Test your monitoring: Regularly verify that alerts fire correctly. Implement chaos engineering practices to ensure your monitoring catches real issues.
Frequently Asked Questions
Q: How much overhead does Prometheus monitoring add to my application? A: Minimal. The prom-client library adds negligible latency (typically <1ms per request). The metrics endpoint scrape happens out-of-band, so it doesn't impact request processing. However, avoid creating excessive metrics or using high-cardinality labels.
Q: Should I use push or pull-based metrics collection? A: Prometheus uses a pull model by default, which is ideal for most scenarios. It provides better control over scrape intervals and makes service discovery easier. Use push-based collection (via Pushgateway) only for short-lived jobs or batch processes that don't run long enough to be scraped.
Q: How do I monitor multiple environments (dev, staging, production)?
A: Use labels to differentiate environments. Add an environment label to all metrics and configure separate Prometheus instances or use federation to aggregate metrics from multiple sources. Create environment-specific dashboards in Grafana.
Q: What's the difference between Prometheus and traditional time-series databases? A: Prometheus is optimized for operational monitoring with a powerful query language and built-in alerting. Traditional TSDBs like InfluxDB offer more flexibility but require additional tooling for alerting. Prometheus's pull model and service discovery make it ideal for dynamic cloud environments.

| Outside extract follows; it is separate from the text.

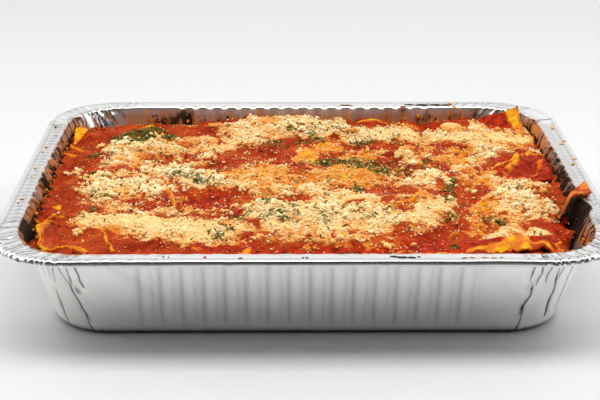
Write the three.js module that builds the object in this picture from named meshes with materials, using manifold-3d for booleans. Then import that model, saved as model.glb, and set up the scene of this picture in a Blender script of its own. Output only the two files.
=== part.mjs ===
// A baked lasagne in a half-size foil tray, in millimetres, +Z up.
// The origin is the middle of the tray's base, on the surface that it stands on; the long side runs along X,
// and -Y is the front. The foil is drawn thicker than real foil, so that it is a sound solid.
import * as THREE from "three";
import { mergeVertices } from "three/addons/utils/BufferGeometryUtils.js";
import Module from "manifold-3d";

const wasm = await Module();
wasm.setup();

// Tray, driving dimensions
const RIM_LENGTH = 324;
const RIM_DEPTH = 264;
const TRAY_HEIGHT = 55;
const MOUTH_LENGTH = 299;
const MOUTH_DEPTH = 239;
const BASE_LENGTH = 268;
const BASE_DEPTH = 206;
const RIM_CORNER = 41;
const MOUTH_CORNER = 35;
const BASE_CORNER = 30;
const FOIL = 0.8;
const BEAD = 3.6;
const FLANGE_DROP = 0.7;
const GROOVE = 0.5;
const SHOULDER = 1.5;
const BASE_FILLET = 3;

// Flutes pressed into the walls, and the pleats where the foil gathers round the corners
const FLUTE_DEPTH = 1.1;
const FLUTES = {
  front: { count: 16, pitch: 10.9 },
  back: { count: 17, pitch: 9.4 },
  side: { count: 10, pitch: 10.8 },
};
const CORNER_STEPS = 8;
const PLEAT_DEPTH = 0.45;

// The dent in the right rim: the wall's top is pushed out into the flange, which sags there
const DENT = { y: -57, halfWidth: 9, out: 1.8, sag: 1.4, reach: 6 };

// Lasagne, driving dimensions
const GAP = 0.3;
const FILL_LEVEL = 45.6;
const BODY_FOOT = FOIL + GAP;
const SLACK = 0.3;
const EDGE_DROP = 4.5;
const EDGE_BAND = 7;
const BODY_WALL_STEPS = 9;
const BODY_CORNER_STEPS = 5;
const BODY_RINGS = 8;
const NOODLE = 1.7;

// The rise and fall of the lasagne's top: each is a soft mound, or a hollow where rise is negative
const SWELLS = {
  backSwell: { x: -18, y: 98, rx: 52, ry: 20, turn: 0, rise: 2.4 },
  backLeftSag: { x: -92, y: 110, rx: 36, ry: 14, turn: 0, rise: -2.2 },
  herbMound: { x: -103, y: 84, rx: 17, ry: 11, turn: 0, rise: 2.4 },
  backDip: { x: 80, y: 104, rx: 9, ry: 15, turn: 0, rise: -3.6 },
  backRightSwell: { x: 60, y: 78, rx: 60, ry: 14, turn: 0, rise: 1.6 },
  leftBand: { x: -95, y: 50, rx: 34, ry: 10, turn: -8, rise: 1.5 },
  leftMound: { x: -72, y: 8, rx: 30, ry: 12, turn: 12, rise: 1.8 },
  redPool: { x: -56, y: -30, rx: 13, ry: 10, turn: 0, rise: -3.6 },
  centreSwell: { x: -2, y: 12, rx: 38, ry: 20, turn: 0, rise: 1.4 },
  centreHollow: { x: 26, y: 46, rx: 17, ry: 6, turn: 0, rise: -2.2 },
  frontLeftMound: { x: -82, y: -76, rx: 42, ry: 16, turn: -8, rise: 2.1 },
  frontMound: { x: 18, y: -60, rx: 46, ry: 20, turn: 0, rise: 2.0 },
  frontTrough: { x: 0, y: -100, rx: 60, ry: 8, turn: 0, rise: -1.6 },
  rightHollow: { x: 99, y: -44, rx: 8, ry: 10, turn: 0, rise: -2.2 },
  rightMound: { x: 122, y: -36, rx: 18, ry: 18, turn: 0, rise: 1.8 },
  rightPool: { x: 142, y: -76, rx: 11, ry: 20, turn: 0, rise: -6 },
  leftCavity: { x: -142, y: -68, rx: 6, ry: 9, turn: 0, rise: -9 },
};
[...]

Q: How do I handle sensitive data in metrics? A: Never include PII, passwords, or sensitive business data in metric labels or values. Use aggregated, anonymized data. If you need to track user-specific metrics, use hashed identifiers and implement proper access controls on your Grafana instance.
Q: Can I use Prometheus with serverless functions? A: Yes, but it requires adaptation. Since serverless functions are ephemeral, use a push-based approach with Pushgateway or export metrics to CloudWatch/Stackdriver and use exporters to make them available to Prometheus.
Q: How do I scale Prometheus for large deployments? A: Implement federation to create a hierarchical structure where local Prometheus instances scrape services and global instances aggregate data. Consider Thanos or Cortex for horizontal scaling and long-term storage. Use recording rules to pre-compute expensive queries.
Conclusion
Implementing Prometheus and Grafana monitoring transforms how you understand and operate your applications. This observability stack provides real-time visibility into system behavior, enables proactive issue detection, and empowers data-driven decision-making—all without the cost burden of commercial APM solutions.
The TypeScript implementation patterns shown here provide a solid foundation for production monitoring. By exposing meaningful metrics, configuring intelligent alerts, and creating informative dashboards, you shift from reactive firefighting to proactive system management.
Remember that monitoring is not a one-time setup but an evolving practice. As your application grows, continuously refine your metrics, adjust alert thresholds, and enhance dashboards based on operational experience. The investment in proper monitoring pays dividends through reduced downtime, faster incident resolution, and improved system reliability.
Start small—instrument your critical paths first, set up basic dashboards, and configure essential alerts. As you gain confidence with the stack, expand coverage to include business metrics, implement SLOs, and build sophisticated visualizations. Your future self, and your on-call team, will thank you.